### WHAT THE TASK REQUIRES
What is needed is an exact copy of the lines from the line containing "Recreate this object" to the line containing "import Part", both lines included, and nothing else.

### PROVIDED MATERIAL
>>

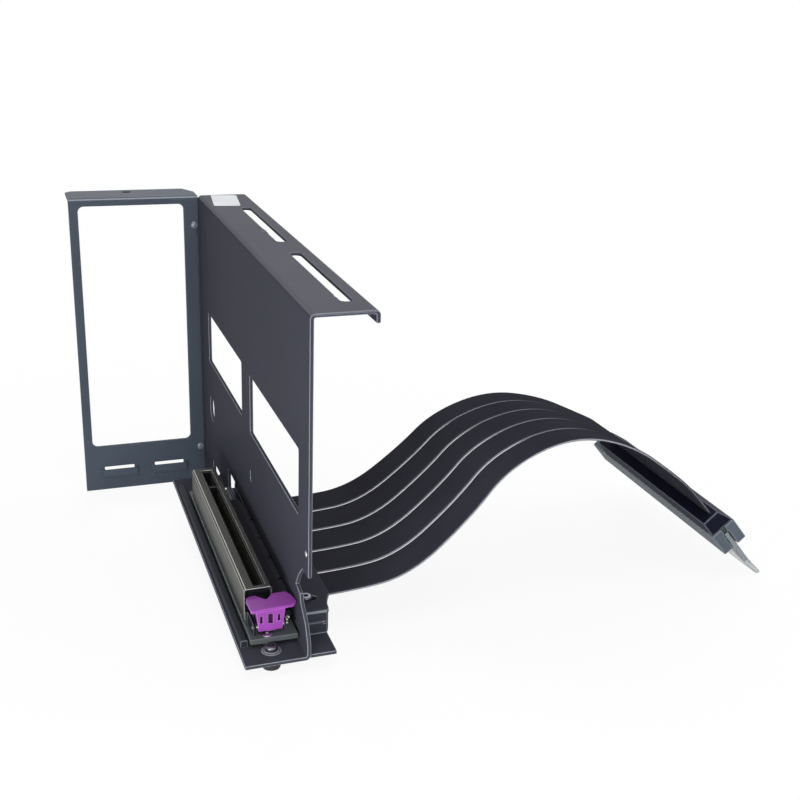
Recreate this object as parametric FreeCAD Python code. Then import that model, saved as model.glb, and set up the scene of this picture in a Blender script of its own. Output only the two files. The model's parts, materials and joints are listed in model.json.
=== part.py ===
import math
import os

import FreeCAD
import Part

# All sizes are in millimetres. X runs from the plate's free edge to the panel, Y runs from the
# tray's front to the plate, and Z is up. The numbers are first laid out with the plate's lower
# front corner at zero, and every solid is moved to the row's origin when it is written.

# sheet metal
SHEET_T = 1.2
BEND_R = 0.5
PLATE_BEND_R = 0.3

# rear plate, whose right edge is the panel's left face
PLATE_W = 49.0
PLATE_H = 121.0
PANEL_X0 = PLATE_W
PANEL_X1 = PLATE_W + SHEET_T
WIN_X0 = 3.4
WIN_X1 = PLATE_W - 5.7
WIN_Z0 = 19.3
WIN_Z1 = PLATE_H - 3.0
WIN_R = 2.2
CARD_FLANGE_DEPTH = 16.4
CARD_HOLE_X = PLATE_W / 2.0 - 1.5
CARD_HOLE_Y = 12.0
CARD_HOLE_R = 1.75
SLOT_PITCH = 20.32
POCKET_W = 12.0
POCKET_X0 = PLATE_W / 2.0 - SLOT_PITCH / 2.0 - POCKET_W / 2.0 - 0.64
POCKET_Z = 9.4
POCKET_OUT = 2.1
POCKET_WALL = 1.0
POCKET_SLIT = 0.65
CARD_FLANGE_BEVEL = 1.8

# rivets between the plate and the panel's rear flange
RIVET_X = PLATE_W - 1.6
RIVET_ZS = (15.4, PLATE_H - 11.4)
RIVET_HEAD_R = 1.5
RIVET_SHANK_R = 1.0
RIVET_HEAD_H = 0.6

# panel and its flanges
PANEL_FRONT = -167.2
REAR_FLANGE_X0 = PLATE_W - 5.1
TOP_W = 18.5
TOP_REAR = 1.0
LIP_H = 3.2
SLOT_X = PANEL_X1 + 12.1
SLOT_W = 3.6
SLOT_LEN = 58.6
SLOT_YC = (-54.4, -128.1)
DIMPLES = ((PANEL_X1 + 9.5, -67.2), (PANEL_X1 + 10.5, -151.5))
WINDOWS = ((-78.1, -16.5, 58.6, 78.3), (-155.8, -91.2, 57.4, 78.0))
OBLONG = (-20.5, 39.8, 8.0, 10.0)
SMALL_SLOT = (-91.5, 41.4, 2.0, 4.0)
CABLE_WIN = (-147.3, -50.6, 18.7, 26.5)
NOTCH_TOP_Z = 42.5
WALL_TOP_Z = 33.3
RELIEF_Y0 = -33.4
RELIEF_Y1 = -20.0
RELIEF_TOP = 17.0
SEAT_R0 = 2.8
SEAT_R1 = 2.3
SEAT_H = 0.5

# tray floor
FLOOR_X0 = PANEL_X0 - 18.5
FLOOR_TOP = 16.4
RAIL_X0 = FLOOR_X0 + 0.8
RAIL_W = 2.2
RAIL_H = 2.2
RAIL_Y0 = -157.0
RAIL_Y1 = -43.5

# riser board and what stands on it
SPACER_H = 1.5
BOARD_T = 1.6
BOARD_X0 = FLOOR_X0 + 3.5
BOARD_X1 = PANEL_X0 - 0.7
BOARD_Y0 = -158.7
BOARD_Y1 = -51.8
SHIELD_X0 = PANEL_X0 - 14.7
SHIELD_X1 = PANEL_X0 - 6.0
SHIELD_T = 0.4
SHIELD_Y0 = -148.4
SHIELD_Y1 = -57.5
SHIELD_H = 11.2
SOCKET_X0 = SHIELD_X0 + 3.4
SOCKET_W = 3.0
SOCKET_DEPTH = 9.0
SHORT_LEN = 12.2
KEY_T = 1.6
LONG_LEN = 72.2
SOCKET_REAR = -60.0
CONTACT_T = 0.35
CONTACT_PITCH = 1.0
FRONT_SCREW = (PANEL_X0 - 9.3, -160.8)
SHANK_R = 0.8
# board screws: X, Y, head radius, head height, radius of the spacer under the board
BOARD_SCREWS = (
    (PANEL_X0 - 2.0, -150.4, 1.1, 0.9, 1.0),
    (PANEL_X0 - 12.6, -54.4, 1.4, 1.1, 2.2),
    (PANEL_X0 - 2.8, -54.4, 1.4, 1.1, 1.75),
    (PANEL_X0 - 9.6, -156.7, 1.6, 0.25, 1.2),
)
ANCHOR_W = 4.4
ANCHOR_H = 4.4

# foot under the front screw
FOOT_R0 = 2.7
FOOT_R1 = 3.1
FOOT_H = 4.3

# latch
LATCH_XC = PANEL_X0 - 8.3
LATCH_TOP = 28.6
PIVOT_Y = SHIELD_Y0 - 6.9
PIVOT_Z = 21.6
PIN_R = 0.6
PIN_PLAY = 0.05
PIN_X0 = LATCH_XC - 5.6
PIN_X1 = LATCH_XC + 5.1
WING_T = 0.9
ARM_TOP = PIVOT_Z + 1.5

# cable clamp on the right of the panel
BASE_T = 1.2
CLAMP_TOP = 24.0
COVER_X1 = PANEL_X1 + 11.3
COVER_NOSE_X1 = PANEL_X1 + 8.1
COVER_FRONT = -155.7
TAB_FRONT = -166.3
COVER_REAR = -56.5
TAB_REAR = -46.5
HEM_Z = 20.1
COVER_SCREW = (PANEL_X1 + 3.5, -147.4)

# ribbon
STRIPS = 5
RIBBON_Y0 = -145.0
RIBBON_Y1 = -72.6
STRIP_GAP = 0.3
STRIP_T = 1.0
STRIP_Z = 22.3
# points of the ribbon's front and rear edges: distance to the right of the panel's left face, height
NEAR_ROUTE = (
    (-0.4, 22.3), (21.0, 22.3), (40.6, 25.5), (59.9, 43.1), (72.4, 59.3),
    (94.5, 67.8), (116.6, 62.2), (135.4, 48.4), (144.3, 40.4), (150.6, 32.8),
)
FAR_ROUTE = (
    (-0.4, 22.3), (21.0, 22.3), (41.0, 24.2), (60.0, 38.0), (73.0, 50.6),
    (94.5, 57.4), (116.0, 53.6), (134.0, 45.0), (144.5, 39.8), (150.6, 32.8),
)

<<
>>

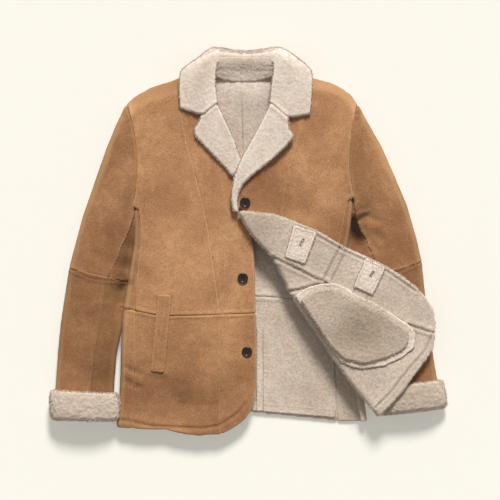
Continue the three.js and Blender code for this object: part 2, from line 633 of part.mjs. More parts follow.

<<
>>

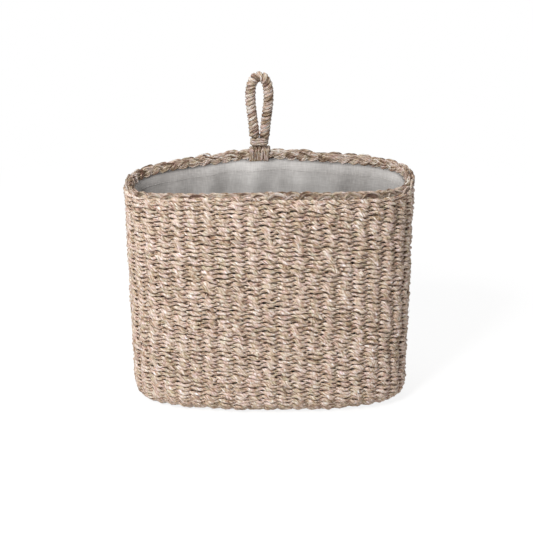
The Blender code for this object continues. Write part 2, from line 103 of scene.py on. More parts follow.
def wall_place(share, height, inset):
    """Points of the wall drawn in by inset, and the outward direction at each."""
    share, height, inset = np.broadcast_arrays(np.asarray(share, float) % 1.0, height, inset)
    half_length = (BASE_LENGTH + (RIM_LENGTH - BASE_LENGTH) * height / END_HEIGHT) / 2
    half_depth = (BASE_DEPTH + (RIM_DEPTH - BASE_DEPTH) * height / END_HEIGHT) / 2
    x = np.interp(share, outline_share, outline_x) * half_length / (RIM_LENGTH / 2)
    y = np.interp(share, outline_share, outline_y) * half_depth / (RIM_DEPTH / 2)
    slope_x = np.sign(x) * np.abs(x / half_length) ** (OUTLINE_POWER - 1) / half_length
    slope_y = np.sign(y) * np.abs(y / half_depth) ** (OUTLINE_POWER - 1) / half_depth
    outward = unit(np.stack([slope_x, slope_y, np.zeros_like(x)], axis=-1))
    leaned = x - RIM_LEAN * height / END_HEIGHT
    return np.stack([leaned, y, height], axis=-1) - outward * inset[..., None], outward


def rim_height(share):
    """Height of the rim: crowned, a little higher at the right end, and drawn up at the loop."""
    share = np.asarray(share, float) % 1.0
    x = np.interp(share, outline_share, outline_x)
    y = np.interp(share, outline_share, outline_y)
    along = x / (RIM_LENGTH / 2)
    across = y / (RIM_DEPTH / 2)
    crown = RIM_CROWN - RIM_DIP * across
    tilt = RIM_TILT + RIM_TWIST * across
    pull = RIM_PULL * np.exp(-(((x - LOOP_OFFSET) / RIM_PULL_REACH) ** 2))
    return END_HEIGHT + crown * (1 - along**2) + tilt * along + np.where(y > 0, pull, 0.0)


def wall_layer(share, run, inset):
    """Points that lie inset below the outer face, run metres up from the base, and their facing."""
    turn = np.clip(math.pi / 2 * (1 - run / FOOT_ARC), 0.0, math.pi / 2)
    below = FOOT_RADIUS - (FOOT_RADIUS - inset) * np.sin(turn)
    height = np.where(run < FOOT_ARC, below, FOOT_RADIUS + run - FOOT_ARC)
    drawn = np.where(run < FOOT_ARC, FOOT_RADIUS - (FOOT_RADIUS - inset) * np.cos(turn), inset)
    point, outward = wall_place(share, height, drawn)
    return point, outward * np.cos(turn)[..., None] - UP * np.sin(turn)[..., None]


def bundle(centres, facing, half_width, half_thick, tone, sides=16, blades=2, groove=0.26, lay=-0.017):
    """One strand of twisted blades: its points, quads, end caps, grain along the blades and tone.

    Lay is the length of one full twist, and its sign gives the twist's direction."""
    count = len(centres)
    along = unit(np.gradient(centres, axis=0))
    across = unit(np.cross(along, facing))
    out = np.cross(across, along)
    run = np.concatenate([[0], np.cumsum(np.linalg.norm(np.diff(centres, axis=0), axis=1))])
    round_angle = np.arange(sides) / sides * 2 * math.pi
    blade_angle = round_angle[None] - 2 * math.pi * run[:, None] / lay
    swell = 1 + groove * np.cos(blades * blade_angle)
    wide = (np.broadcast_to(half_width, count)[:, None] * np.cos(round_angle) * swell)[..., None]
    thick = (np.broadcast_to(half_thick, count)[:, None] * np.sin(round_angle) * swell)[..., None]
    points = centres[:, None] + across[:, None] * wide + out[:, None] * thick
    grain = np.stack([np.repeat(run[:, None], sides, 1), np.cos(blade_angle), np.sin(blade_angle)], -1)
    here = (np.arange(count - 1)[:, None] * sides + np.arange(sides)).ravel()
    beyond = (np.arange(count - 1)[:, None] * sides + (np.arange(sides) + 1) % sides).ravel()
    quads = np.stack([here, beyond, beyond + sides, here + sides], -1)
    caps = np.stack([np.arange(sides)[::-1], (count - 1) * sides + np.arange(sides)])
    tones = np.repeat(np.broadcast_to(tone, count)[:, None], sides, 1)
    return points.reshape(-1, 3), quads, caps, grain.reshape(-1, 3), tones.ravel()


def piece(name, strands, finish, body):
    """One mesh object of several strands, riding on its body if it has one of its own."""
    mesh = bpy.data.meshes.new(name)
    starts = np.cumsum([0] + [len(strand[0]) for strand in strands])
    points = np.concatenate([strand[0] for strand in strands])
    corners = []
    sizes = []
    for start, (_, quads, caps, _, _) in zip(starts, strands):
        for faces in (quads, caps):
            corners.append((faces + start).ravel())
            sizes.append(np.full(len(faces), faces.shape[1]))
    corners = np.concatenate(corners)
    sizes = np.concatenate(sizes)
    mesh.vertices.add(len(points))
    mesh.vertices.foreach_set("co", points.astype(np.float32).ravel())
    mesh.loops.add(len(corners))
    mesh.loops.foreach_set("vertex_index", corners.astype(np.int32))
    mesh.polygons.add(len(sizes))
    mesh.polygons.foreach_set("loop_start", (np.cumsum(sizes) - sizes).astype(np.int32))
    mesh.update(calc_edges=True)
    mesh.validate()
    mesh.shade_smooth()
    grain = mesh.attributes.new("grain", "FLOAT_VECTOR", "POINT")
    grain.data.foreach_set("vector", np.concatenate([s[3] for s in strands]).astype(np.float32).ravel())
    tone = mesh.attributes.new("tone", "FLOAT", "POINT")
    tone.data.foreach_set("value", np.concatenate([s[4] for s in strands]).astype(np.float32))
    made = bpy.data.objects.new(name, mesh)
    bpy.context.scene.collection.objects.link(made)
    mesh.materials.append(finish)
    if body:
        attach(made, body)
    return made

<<

### WRITTEN ANSWER
Recreate this object as parametric FreeCAD Python code. Then import that model, saved as model.glb, and set up the scene of this picture in a Blender script of its own. Output only the two files. The model's parts, materials and joints are listed in model.json.
=== part.py ===
import math
import os

import FreeCAD
import Part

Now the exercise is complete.